Trial Information:  Click a topic below for more information.

General Trial Procedures   Venire and Voir Dire
Opening Statement and Closing Argument
   Examination of Witnesses   Objections to Questions

   


General Trial Procedures

Chief Judge Herndon views one of his more important roles to be the protector of the jurors’ time and reducing the imposition on them to every extent possible. Every trial participant must be cognizant of the impact on the jurors of anything which could cause them to waste their time by not observing trial proceedings. Consequently, the Court demands that everyone accomplish anything which might cause a delay prior to the jurors arriving. Judge Herndon will make every effort to explain unavoidable delay to the jurors in terms that will not reflect on either party. A pattern of delay that is avoidable may result in the jurors be advised who caused the delay.

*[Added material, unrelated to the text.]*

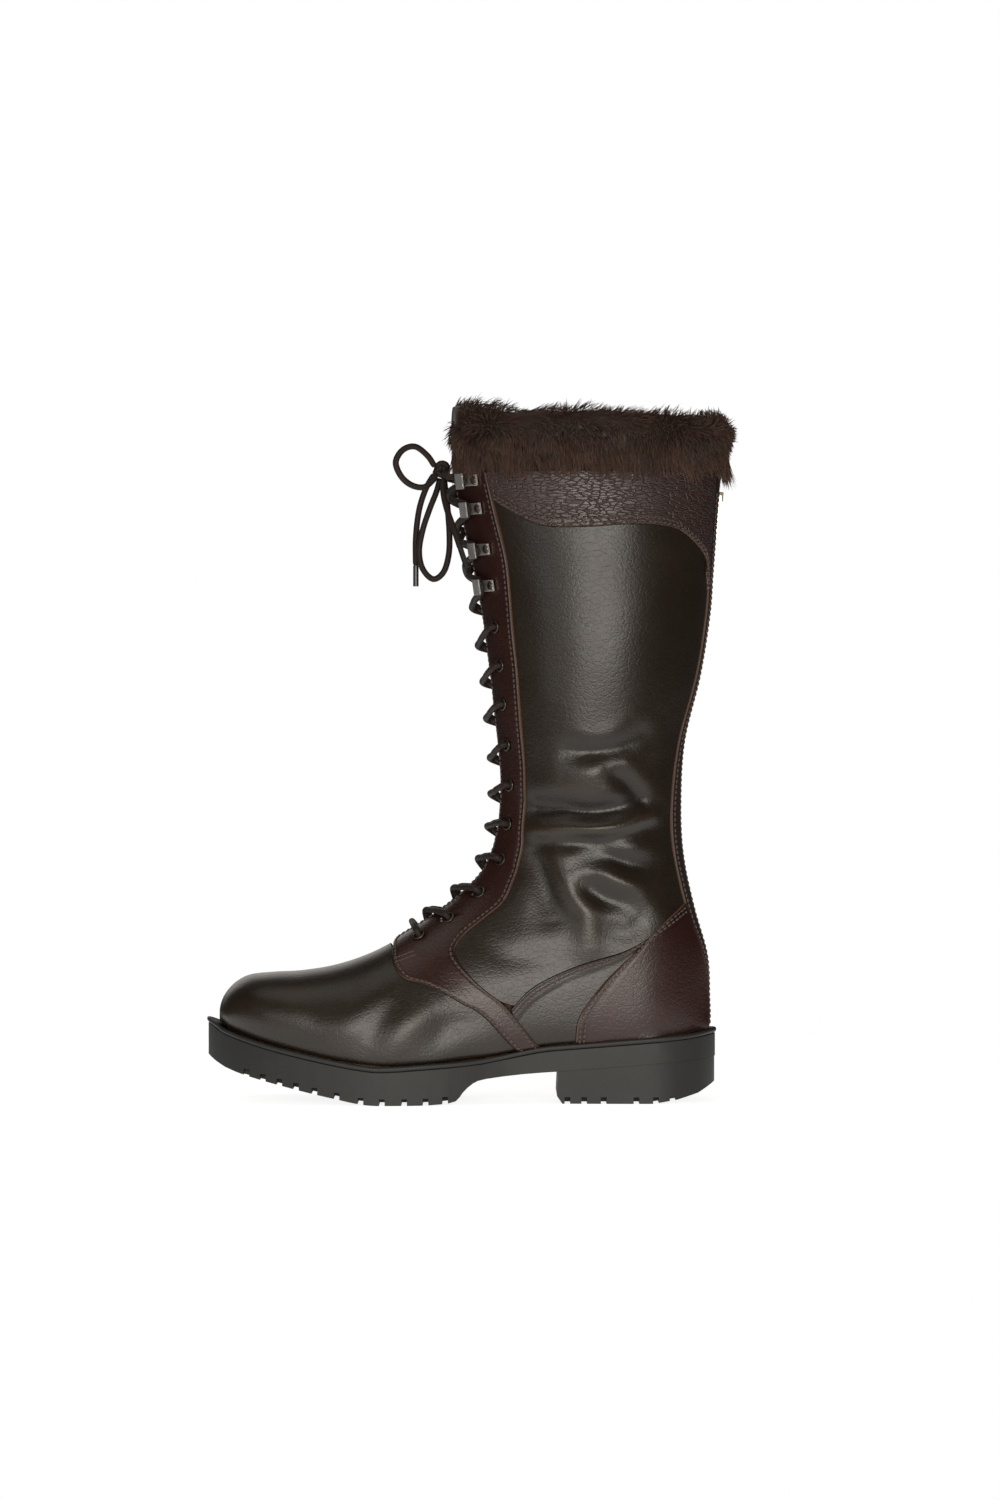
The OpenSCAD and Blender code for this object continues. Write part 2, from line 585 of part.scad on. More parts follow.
// Turn through an eyelet, from the outside strand below to the inside strand above
function through(i, side, down, up) = [
    for (k = [[1.1, down * 0.34, OVER_LACE], [0.5, down * 0.15, OVER_LACE],
            [0.13, down * 0.03, OVER_LACE + 0.1], [0.04, 0, OVER_LACE - 1.7], [0, 0, -0.4],
            [0.04, 0, UNDER_LACE + 1.7], [0.13, up * 0.03, UNDER_LACE - 0.05],
            [0.5, up * 0.12, UNDER_LACE], [1.15, up * 0.3, UNDER_LACE + 0.6]])
        lace_point(near(EYELETS[i], k[0], k[1]), side, k[2])];
function crossing(s, d) = [off(s, 0, d)];
function spacing(i) = EYELETS[i + 1][0] - EYELETS[i][0];
COUNT = len(EYELETS);
HIGH_CROSS = OVER_LACE + 0.6;
LOW_CROSS = HIGH_CROSS - lace_d - 0.25;
function step_up(i) = i < COUNT - 1 ? spacing(i) : HOOKS[0][0] - EYELETS[COUNT - 1][0];
// Turn behind a hook's neck
function round_hook(i, side) =
    let (down = i == 0 ? step_up(COUNT - 1) : HOOKS[i][0] - HOOKS[i - 1][0], d = OVER_LACE + 0.6)
    [for (k = [[1.1, -down * 0.34], [0.5, -down * 0.22], [0.1, -down * 0.15], [-0.06, 0],
            [0.1, down * 0.15], [0.5, down * 0.22], [1.1, down * 0.3]])
        lace_point(near(HOOKS[i], k[0], k[1]), side, d)];
function half_lace(first) = [
    for (i = [1 : COUNT - 1])
        let (side = i % 2 == 0 ? first : -first)
        each concat(crossing(mix(EYELETS[i - 1][0], EYELETS[i][0], 0.5),
                side > 0 ? LOW_CROSS : HIGH_CROSS),
            through(i, side, -spacing(i - 1), step_up(i))),
    for (i = [0 : len(HOOKS) - 1])
        let (side = (i + COUNT) % 2 == 0 ? first : -first,
            below = i == 0 ? EYELETS[COUNT - 1] : HOOKS[i - 1])
        each concat(crossing(mix(below[0], HOOKS[i][0], 0.5), side > 0 ? LOW_CROSS : HIGH_CROSS),
            round_hook(i, side))];
function bar_turn(side) = through(0, side, 0, spacing(0));
KNOT = [-15.6, 0, 360.5];
module lacing() {
    lateral_half = concat(bar_turn(LATERAL), half_lace(LATERAL));
    medial_half = concat(bar_turn(MEDIAL), half_lace(MEDIAL));
    start = crossing(EYELETS[0][0], OVER_LACE + 0.3);
    color("saddlebrown")
        tube(concat([boot_scale * (KNOT + [1, -4.2, 0.8])], reversed(lateral_half), start,
            medial_half, [boot_scale * (KNOT + [1, 4.2, 0.8])]), lace_d, 7);
}

module lace_knot() {
    color("saddlebrown")
        translate(boot_scale * KNOT)
            rotate([90, 0, 0])
                rotate_extrude($fn = 32)
                    polygon([[0, -4], [3, -4], [4.6, -2.6], [5.2, 0], [4.6, 2.6], [3, 4], [0, 4]]);
}

// The free ends: two loops and two tails, each along points chosen by hand
LOOP_SHORT = [[-20, -3, 362], [-24, -5, 368], [-31, -8, 373], [-38, -10, 371], [-42, -11, 364],
    [-39, -10, 356], [-33, -8, 351], [-26, -6, 350], [-21, -4, 354], [-19.2, -2.6, 357]];
LOOP_LONG = [[-17, 3.4, 355.4], [-19, 5, 348], [-23, 7, 338], [-27, 9, 326], [-29, 10, 314],
    [-27, 10, 304], [-21, 9, 298], [-15, 8, 302], [-12, 7, 312], [-11.6, 6, 324],
    [-12.6, 5, 338], [-14, 3, 350], [-14.6, 2, 354.8]];
TAIL_LONG = [[-20.4, 2.4, 357.6], [-25, 7, 350], [-29, 11, 338], [-31, 14, 322], [-31, 15, 306]];
TAIL_SHORT = [[-14.9, -3.4, 355], [-15, -8, 347], [-13, -14.5, 337.5], [-9, -20.5, 326],
    [-5, -25, 314]];
AGLET_L = 12;
function run_of(route) = [for (p = smooth(route, 3)) boot_scale * p];
function out_of(route) = unit(route[len(route) - 1] - route[len(route) - 2]);

module lace_bow() {
    color("saddlebrown") {
        tube(run_of(LOOP_SHORT), lace_d);
        tube(run_of(LOOP_LONG), lace_d);
    }
}
module lace_tails() {
    color("saddlebrown") {
        tube(run_of(TAIL_LONG), lace_d);
        tube(run_of(TAIL_SHORT), lace_d);
    }
}
module aglets() {
    color("dimgray")
        for (route = [TAIL_LONG, TAIL_SHORT]) {
            end = boot_scale * route[len(route) - 1];
            d = out_of(route);
            translate(end)
                rotate([0, acos(d[2]), atan2(d[1], d[0])])
                    cylinder(h = AGLET_L, d = lace_d - 0.4, $fn = 24);
        }
}

// Rear zip, along the middle of the back
ZIP_FOOT = 62;
TEETH_TOP = SHAFT_TOP - 1;
function zip_ribs(inner, outer, low, high) =
    [for (k = [0 : 12]) let (z = low + (high - low) * k / 12) [back(z, inner), back(z, outer)]];
TAPE = [-leather_t - 1.1, -leather_t - 0.3];
module zip_tape(side) {
    color("black")
        shell(to_side(ribbon(zip_ribs(1.2, 9, ZIP_FOOT - 4, SHAFT_TOP), 22, 1), side),
            TAPE[0], TAPE[1]);
}
module zip_teeth(side) {
    color(gunmetal)
        shell(to_side(ribbon(zip_ribs(1.05, 3, ZIP_FOOT, TEETH_TOP), 22, 1, 0), side),
            TAPE[1] + 0.05, TAPE[1] + 1.3);
}

// The slider travels along the straight upper stretch of the back line
ZIP_TOP = [141.7, 0, 345];
ZIP_LEAN = atan((143.1 - 138.2) / (362 - 300));
module on_zip() {
    translate(boot_scale * ZIP_TOP) rotate([0, ZIP_LEAN, 0]) children();
}
TEETH_FACE = TAPE[1] + 1.3;
module zip_stop() {
    color(gunmetal)
        on_skin(back(ZIP_FOOT - 4.4, 0.01), MEDIAL)
            translate([-3.6, -2, TAPE[1] + 0.1]) cube([7.2, 4, 1.2]);
}
LUG_H = 2;
module zip_slider() {
    face = TEETH_FACE + 0.2;
    under = TAPE[0] - 0.8;
    color(gunmetal)
        on_zip() {
            translate([face, -slider_w / 2, -slider_l / 2]) cube([1.2, slider_w, slider_l]);
            translate([under - 1.2, -slider_w / 2, -slider_l / 2])
                cube([1.2, slider_w, slider_l]);
            translate([under - 0.6, -0.7, slider_l / 2 - 3.4]) cube([face - under + 1.2, 1.4, 3.4]);
            difference() {
                translate([face + 1, -1.4, -2.6]) cube([LUG_H + 1.2, 2.8, 5.2]);
                translate([face + LUG_H + 0.5, 0, 0])
                    rotate([90, 0, 0]) cylinder(h = 6, d = 1.8, center = true, $fn = 24);
            }
        }
}
module zip_pull() {
    pin_x = TEETH_FACE + 0.2 + LUG_H + 0.5;
    color(silver)
        on_zip()
            translate([pin_x, 0, 0]) {
                rotate([90, 0, 0]) cylinder(h = 6.4, d = 1.5, center = true, $fn = 24);
                for (y = [-3.2, 1.8])
                    translate([-0.75, y, -6]) cube([1.5, 1.4, 6]);
                translate([-0.75, -3.2, -pull_l]) cube([1.5, 6.4, pull_l - 5.6]);
            }
}

outsole();
heel_block();
welt();
cork_filler();
shank();
insole_board();
footbed();
vamp();
toe_puff();
vamp_lining();
quarter(LATERAL);  // quarter_lateral
quarter(MEDIAL);  // quarter_medial
lower_quarter(LATERAL);  // lower_quarter_lateral
lower_quarter(MEDIAL);  // lower_quarter_medial
heel_cover(LATERAL);  // heel_cover_lateral
heel_cover(MEDIAL);  // heel_cover_medial
heel_stiffener();
eyestay(LATERAL);  // eyestay_lateral
eyestay(MEDIAL);  // eyestay_medial
collar(LATERAL);  // collar_lateral
collar(MEDIAL);  // collar_medial
back_strip(LATERAL);  // back_strip_lateral
back_strip(MEDIAL);  // back_strip_medial
shaft_lining(LATERAL);  // shaft_lining_lateral
shaft_lining(MEDIAL);  // shaft_lining_medial
tongue();
tongue_lining();
fur_cuff(LATERAL);  // fur_cuff_lateral
fur_cuff(MEDIAL);  // fur_cuff_medial
eyelets(LATERAL);  // eyelets_lateral
eyelets(MEDIAL);  // eyelets_medial
hooks(LATERAL);  // hooks_lateral
hooks(MEDIAL);  // hooks_medial
hook_rivets();
zip_tape(LATERAL);  // zip_tape_lateral
zip_tape(MEDIAL);  // zip_tape_medial
zip_teeth(LATERAL);  // zip_teeth_lateral
zip_teeth(MEDIAL);  // zip_teeth_medial
zip_stop();
zip_slider();
zip_pull();
lacing();
lace_knot();
lace_bow();
lace_tails();
aglets();
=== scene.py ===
"""Looks of a tall laced country boot, built over its CAD frame as a set of operators."""
import math

import bmesh
import bpy
import numpy as np
from bpy.props import FloatProperty, FloatVectorProperty, IntProperty, PointerProperty
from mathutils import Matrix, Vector


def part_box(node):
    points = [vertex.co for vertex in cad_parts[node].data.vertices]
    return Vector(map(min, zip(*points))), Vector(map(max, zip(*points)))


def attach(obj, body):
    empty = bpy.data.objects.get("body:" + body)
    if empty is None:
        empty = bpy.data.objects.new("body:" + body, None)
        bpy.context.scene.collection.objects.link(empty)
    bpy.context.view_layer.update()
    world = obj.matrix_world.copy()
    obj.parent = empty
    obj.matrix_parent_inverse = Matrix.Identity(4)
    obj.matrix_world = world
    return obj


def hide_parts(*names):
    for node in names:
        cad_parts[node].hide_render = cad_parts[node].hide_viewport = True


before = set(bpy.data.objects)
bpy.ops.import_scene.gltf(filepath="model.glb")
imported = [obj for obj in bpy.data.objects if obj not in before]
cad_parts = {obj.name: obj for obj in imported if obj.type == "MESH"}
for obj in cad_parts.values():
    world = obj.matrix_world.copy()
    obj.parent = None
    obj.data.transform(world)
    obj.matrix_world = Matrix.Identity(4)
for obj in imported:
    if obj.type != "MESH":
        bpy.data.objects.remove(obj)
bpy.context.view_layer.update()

bl_info = {
    "name": "Laced country boot",
    "version": (1, 0, 0),
    "blender": (4, 5, 0),
    "location": "View3D > Sidebar > Boot",
    "description": "Leather, fleece, laces, zip and sole of a tall laced boot",
    "category": "Add Mesh",
}

MM = 0.001
BODY = "boot"
LATERAL, MEDIAL = -1, 1
SIDES = {"lateral": LATERAL, "medial": MEDIAL}


# ---------------------------------------------------------------- the last, in millimetres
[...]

Counsel need not request the Court's permission to approach a witness. However, it is strongly encouraged that counsel question witnesses using one of the available microphones (primarily on the podium or evidence cart). Counsel who feel a need to step away from a microphone should face the witness and speak with enough volume so that everyone can hear. Remember it is your record that you are trying to preserve and it is your evidence you are eliciting, so let everyone have the benefit of it, here and in Chicago.

Sidebar conferences are strongly discouraged because juries routinely find  them annoying. When sidebar conferences must be conducted, the  courtroom technology will be utilized to allow the reporter to take down the  arguments and ruling while the jury's hearing is screened by "white noise."  When a dispute has arisen regarding whether a witness should be allowed to  offer particular testimony, which the Court has disallowed, the witness should be instructed to stay pending further arguments out of the jury’s hearing and  at a standard break in the trial. To indicate one’s desire to pursue further  argument and to have the witness remain, counsel need only make the  simple statement that further discussion at the break is requested and then  during the break advise the Courtroom Deputy of the intention to persist in  that regard.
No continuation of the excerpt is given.